Great Alaska Adventure: We’re Two Again
Hanna had a 6 a.m. flight, so that meant 4:30 reveille to get her to the airport and through screening where the biggest issue seemed to be a small can of body mousse. Once assured it would not bring down the plane, the TSA screener let her pass. She’s now safely back in Bloomer with her friends.
I took advantage of a short riding day and an early wake-up to clean five days of Alaska Highway grime off the bikes. I was hesitant to do it for fear that I would discover that my new bike is now VERY USED. It is. Small chip in the fairing, several scratches and caked on mud in places I’ll never get clean again. I washed them both and did what I could, knowing that more road construction undoubtedly lay ahead. And it didn’t take long. On the Parks Highway to Denali this afternoon we drove into 10 miles of construction and another close-up view of a pilot car. Word of advice: If you’re thinking of coming to Alaska and buying a new bike, do it in that order. Better yet, borrow a friend’s bike for the trip.

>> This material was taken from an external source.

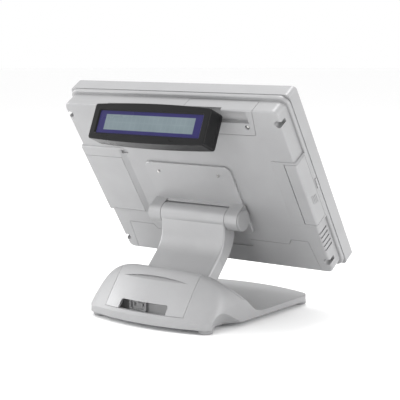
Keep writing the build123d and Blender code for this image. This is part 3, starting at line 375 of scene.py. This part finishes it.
# ------------------------------------------------------------------ pieces finer than the CAD
def mesh_piece(name, bm, slot_name, body, *nodes):
    """Finish a bmesh as a piece that rides on a body and takes a slot's material."""
    bmesh.ops.recalc_face_normals(bm, faces=bm.faces)
    mesh = bpy.data.meshes.new(name)
    bm.to_mesh(mesh)
    bm.free()
    mesh.polygons.foreach_set("use_smooth", [True] * len(mesh.polygons))
    mesh.set_sharp_from_angle(angle=math.radians(35))
    mesh.materials.append(MATERIALS[slot_name])
    piece = bpy.data.objects.new(name, mesh)
    scene.collection.objects.link(piece)
    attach(piece, body)
    if nodes:
        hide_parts(*nodes)
    return piece


def lathe(bm, profile, place, axis, segments=48):
    """Turn a profile of (radius, height) points round an axis through a place."""
    turn = Vector(axis).to_track_quat("Z", "Y").to_matrix()
    rings = []
    for radius, height in profile:
        ring = []
        for k in range(segments):
            angle = 2 * math.pi * k / segments
            local = Vector((radius * math.cos(angle), radius * math.sin(angle), height))
            ring.append(bm.verts.new(Vector(place) + turn @ local))
        rings.append(ring)
    for lower, upper in zip(rings, rings[1:]):
        for k in range(segments):
            bm.faces.new((lower[k], lower[(k + 1) % segments], upper[(k + 1) % segments], upper[k]))
    bm.faces.new(rings[0][::-1])
    bm.faces.new(rings[-1])


CROSS_LINES = (0.0, 0.11, 0.17, 0.36, 0.52, 0.60, 0.74, 0.86, 0.95, 1.0)


def cross_screw(bm, place, axis, radius, height, dome, shank, length):
    """Screw head with a cross recess in a domed top, and its plain shank."""
    turn = Vector(axis).to_track_quat("Z", "Y").to_matrix()
    place = Vector(place)
    lines = [-v for v in CROSS_LINES[:0:-1]] + list(CROSS_LINES)

    def top(a, b):
        x, y = a * math.sqrt(1 - b * b / 2), b * math.sqrt(1 - a * a / 2)
        reach = math.hypot(x, y)
        z = height - dome * reach ** 2.4
        arm = min(max(abs(a), abs(b)), 0.9)
        narrow = min(abs(a), abs(b))
        if narrow < 0.12 and arm < 0.53:
            z -= 0.55 * height * (1 - 0.45 * arm)
        return place + turn @ Vector((radius * x, radius * y, z))

    count = len(lines)
    grid = [[bm.verts.new(top(a, b)) for b in lines] for a in lines]
    for i in range(count - 1):
        for j in range(count - 1):
            bm.faces.new((grid[i][j], grid[i + 1][j], grid[i + 1][j + 1], grid[i][j + 1]))
    rim = [grid[i][0] for i in range(count)] + [grid[-1][j] for j in range(1, count)]
    rim += [grid[i][-1] for i in range(count - 2, -1, -1)] + [grid[0][j] for j in range(count - 2, 0, -1)]
    foot = []
    for vert in rim:
        flat = turn.transposed() @ (vert.co - place)
        foot.append(bm.verts.new(place + turn @ Vector((flat.x, flat.y, 0))))
    for k in range(len(rim)):
        n = (k + 1) % len(rim)
        bm.faces.new((rim[n], rim[k], foot[k], foot[n]))
    bm.faces.new(foot[::-1])
    lathe(bm, [(shank, -length), (shank, 0.00001)], place, axis, 20)


def solids_of(node):
    """Vertex places and middle of every separate solid in a node's mesh."""
    bm = bmesh.new()
    bm.from_mesh(frame["nodes"][node].data)
    bmesh.ops.remove_doubles(bm, verts=bm.verts, dist=0.000001)
    seen, solids = set(), []
    for start in bm.verts:
        if start in seen:
            continue
        group, stack = [], [start]
        seen.add(start)
        while stack:
            vert = stack.pop()
            group.append(vert.co.copy())
            for edge in vert.link_edges:
                other = edge.other_vert(vert)
                if other not in seen:
                    seen.add(other)
                    stack.append(other)
        solids.append((group, sum(group, Vector()) / len(group)))
    bm.free()
    return solids


def screw_set(name, node, axis, radius, height, dome, shank, body):
    """Cross-recess screws in place of a node's plain ones, on the same seats."""
    axis = Vector(axis).normalized()
    bm = bmesh.new()
    for points, _ in solids_of(node):
        along = [p.dot(axis) for p in points]
        high, low = max(along), min(along)
        heads = [p for p in points if p.dot(axis) > high - height - 0.0002]
        centre = sum(heads, Vector()) / len(heads)
        centre += axis * (high - height - centre.dot(axis))
        cross_screw(bm, centre, axis, radius, height, dome, shank, high - height - low)
    return mesh_piece(name, bm, "screw_steel", body, node)


screw_set("bracket_cross_screws", "bracket_screws", HEAD_BACK, 3.6 * MM, 1.75 * MM, 0.7 * MM, 1.8 * MM,
          "head")
screw_set("head_cross_screws", "head_screws", HEAD_BACK, 3.2 * MM, 2.35 * MM, 0.6 * MM, 1.6 * MM, "head")
screw_set("hatch_cross_screw", "hatch_screw", HEAD_BACK, 3.1 * MM, 1.6 * MM, 0.4 * MM, 1.5 * MM, "head")
screw_set("display_cross_screws", "display_screws", -DISPLAY_FACING, 2.5 * MM, 1.55 * MM, 0.4 * MM,
          1.1 * MM, "customer_display")
screw_set("base_cross_screws", "base_screws", (0, 0, -1), 3.0 * MM, 1.38 * MM, 0.4 * MM, 1.5 * MM, "base")


def grooved_feet():
    """Four moulded rubber feet with a grip ring on the sole and a rounded edge."""
    profile = [(9.7, 6.0), (9.7, 2.4), (9.45, 1.2), (8.7, 0.35), (7.9, 0.0), (6.9, 0.0), (6.6, 0.7),
               (5.4, 0.7), (5.1, 0.0), (3.4, 0.0), (3.1, 0.7), (1.6, 0.7), (1.3, 0.3)]
    bm = bmesh.new()
    for points, centre in solids_of("rubber_feet"):
        lathe(bm, [(r * MM, z * MM) for r, z in reversed(profile)], (centre.x, centre.y, 0), (0, 0, 1))
    mesh_piece("grooved_feet", bm, "foot_rubber", "base", "rubber_feet")


def dished_caps():
    """Hinge end caps with a shallow dish and a ring groove near the rim."""
    low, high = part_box("hinge_end_caps")
    outer = high.x
    profile = [(8.95, -3.3), (8.95, -1.5), (13.5, -1.5), (14.3, -1.0), (14.3, -0.7), (14.1, -0.3),
               (13.6, 0.0), (12.5, 0.0), (12.3, -0.3), (11.9, -0.3), (11.7, 0.0), (10.8, -0.04),
               (6.0, -0.26), (1.0, -0.34)]
    bm = bmesh.new()
    for sign in (-1, 1):
        place = (sign * outer, HINGE.y, HINGE.z)
        lathe(bm, [(r * MM, z * MM) for r, z in profile], place, (sign, 0, 0), 64)
    mesh_piece("dished_caps", bm, "body_plastic", "head", "hinge_end_caps")


grooved_feet()
dished_caps()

There’s much to see and do in and around Fairbanks, but we only had time for one excursion and headed to the University of Alaska’s Museum of the North. What a great facility! We browsed for almost four hours and probably saw less than 25% of the collections and galleries. But the sections we saw were first-rate. The museum first opened in 1929, only 12 years after the University was chartered and first showed a collection of native displays and paleontological finds. It’s grown dramatically over the years and is now housed in an impressive, architecturally superb building specifically designed to show off the outstanding collections.

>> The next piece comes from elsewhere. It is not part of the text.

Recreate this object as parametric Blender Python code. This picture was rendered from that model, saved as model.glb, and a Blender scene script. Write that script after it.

We visited one gallery of art by Alaska artists. Most of the paintings focused on real people, real places, and real scenes that gave a good feel for the land and its inhabitants. No abstractions here. It was a small collection, but a great introduction to the museum.
We also took in a 30 minute film on the Aurora Borealis that gave a solid scientific explanation of Alaska’s colorful wintertime night skies. It’s only been in the last 50 years that scientists have determined the relationship between atmosphere, magnetic fields, and solar winds that produce the shimmering green and sometimes red lights 50 miles above the earth’s surface. Turns out that Fairbanks is just about the perfect spot to view the muted pyrotechnic displays.

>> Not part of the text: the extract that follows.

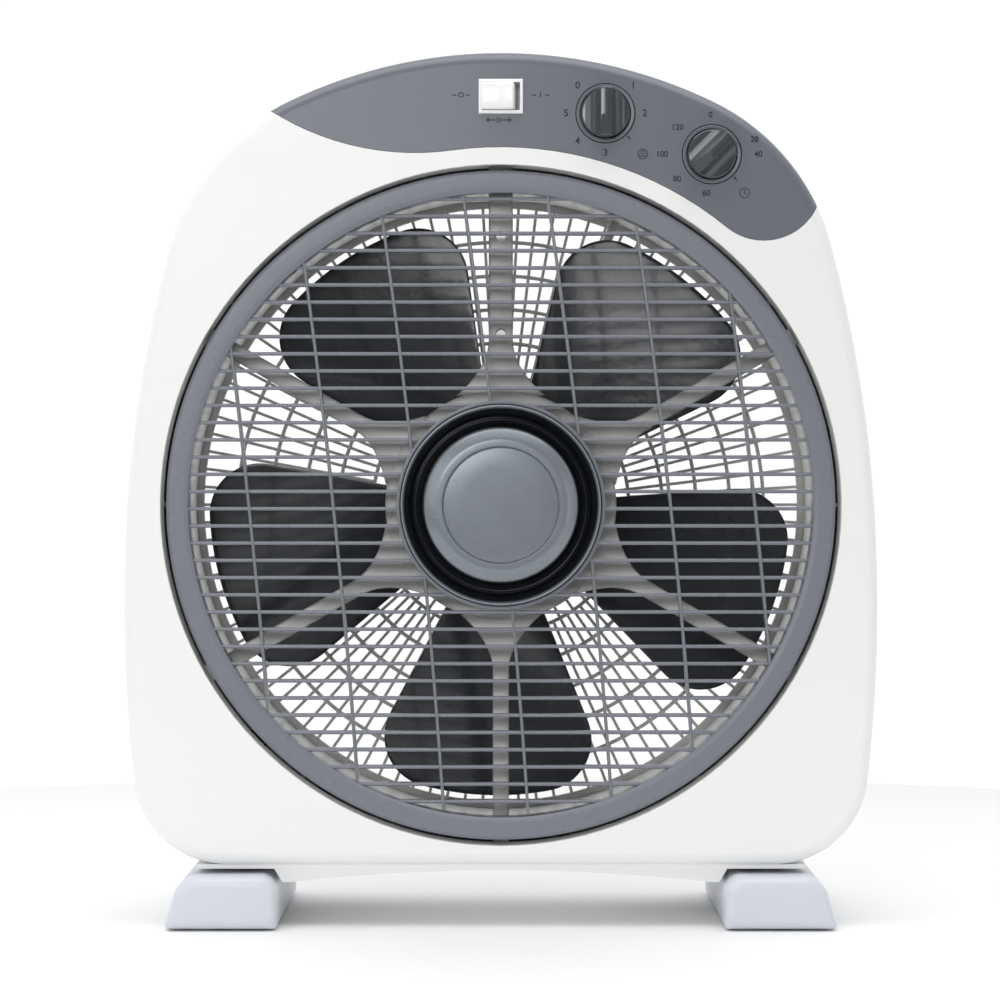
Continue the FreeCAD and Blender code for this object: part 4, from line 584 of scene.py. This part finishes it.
# ---------------------------------------------------------------- impeller
def build_impeller():
    hub = Shell()
    front, back, hub_r = IMPELLER_FRONT, IMPELLER_BACK, IMPELLER_HUB_R
    inner_r, boss_r, bore_r = hub_r - IMPELLER_WALL, IMPELLER_BOSS_R, IMPELLER_BORE_R
    hub.lathe(rounded([(bore_r, front, 0.3), (hub_r - 3, front, 1.5), (hub_r, front + 3, 2.0),
                       (hub_r, back, 0.6), (inner_r, back, 0.6), (inner_r, front + 5, 1.0),
                       (boss_r, front + 5, 0.8), (boss_r, back - 2, 0.5), (bore_r, back - 2, 0.3)]),
              steps=160)
    piece("impeller_hub", hub, "fan", BLADE_SMOKE, ("fan_blade",))
    for index in range(BLADE_COUNT):
        blade = Shell()
        blade.skin(blade_rows(math.radians(BLADE_FIRST_DEG + index * 360.0 / BLADE_COUNT)), caps=True)
        piece(f"blade_{index + 1}", blade, "fan", BLADE_SMOKE)


def blade_edge(radius):
    """Half the angle that a blade spans at a radius, with round outer corners."""
    turn_r = BLADE_TIP_R - BLADE_CORNER_R
    turn = math.asin(BLADE_CORNER_R / turn_r)
    if radius <= turn_r * math.cos(turn):
        return BLADE_HALF_SPAN
    cosine = (radius ** 2 + turn_r ** 2 - BLADE_CORNER_R ** 2) / (2 * radius * turn_r)
    return BLADE_HALF_SPAN - turn + math.acos(min(1.0, cosine))


def blade_face(radius, shift):
    """Depth of a blade's front at a radius and an angle from its middle."""
    reach = radius * math.cos(shift)
    root, tip = IMPELLER_HUB_R - 3.0, BLADE_TIP_R + 2.0
    rise = BLADE_ROOT_RISE + (BLADE_TIP_RISE - BLADE_ROOT_RISE) * (reach - root) / (tip - root)
    side = math.tan(shift) / math.tan(BLADE_PITCH_SPAN)
    return (IMPELLER_FRONT + IMPELLER_BACK) / 2 + rise * side - BLADE_BOW * rise * (1 - side ** 2)


def blade_rows(heading):
    """Closed sections of a blade from its root to its tip, thinner towards every edge."""
    rows = []
    start = IMPELLER_HUB_R - 2.0
    for step in range(BLADE_ROWS + 1):
        along = math.sin(math.pi / 2 * step / BLADE_ROWS)
        radius = start + (BLADE_TIP_R - start) * along
        limit = blade_edge(radius)
        front_row, back_row = [], []
        for place in range(BLADE_ACROSS + 1):
            side = -math.cos(math.pi * place / BLADE_ACROSS)
            shift = limit * side
            to_side = (limit - abs(shift)) * radius
            edge = min(1.0, min(to_side, BLADE_TIP_R - radius) / BLADE_EDGE_RUN)
            full = math.sqrt(max(0.0, 1 - (1 - edge) ** 2))
            thick = BLADE_THICK * (BLADE_EDGE_SHARE + (1 - BLADE_EDGE_SHARE) * full)
            mid = blade_face(radius, shift) + BLADE_THICK / 2
            front_row.append(polar(radius, heading + shift, mid - thick / 2))
            back_row.append(polar(radius, heading + shift, mid + thick / 2))
        rows.append(front_row + back_row[::-1])
    return rows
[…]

But the real heart of the museum, at least for us today, was the gallery that tries to convey a complete picture of the 49th state by displaying side-by-side artifacts such as prehistoric mammoth bones, a menagerie of taxadermied wild life, native cultural historical and craft displays, gold mining, oil production, and a general history of Asian and European influences since the 17th century. I’ll let some pictures I took show what I mean:
There were a lot more pictures but this gives you an idea of what an eclectic display it is.
Late lunch took us to the Loose Moose about a mile from the University. I liked the name and wanted to see what was on the menu. One item on the menu was reindeer hot dogs, which Marilyn selected. As for me I ate the best caribou steak sandwich I’ve ever had. Well, actually it’s the only caribou steak sandwich I’ve ever had, but it was tasty.
After lunch we rode 113 miles to Healy for the night. Several forest fires meant some of the best views were obscured, but the ride was pleasant.
Tonight’s Pie Report: Bumbleberry a la mode. And that was my entire dinner.
One final picture shows the color-changing effect of smoke in the mountains
Tomorrow: Denali National Park and Mt. McKinley if the weather’s clear. But the forecast calls for 40% chance of rain, so it doesn’t’ look good.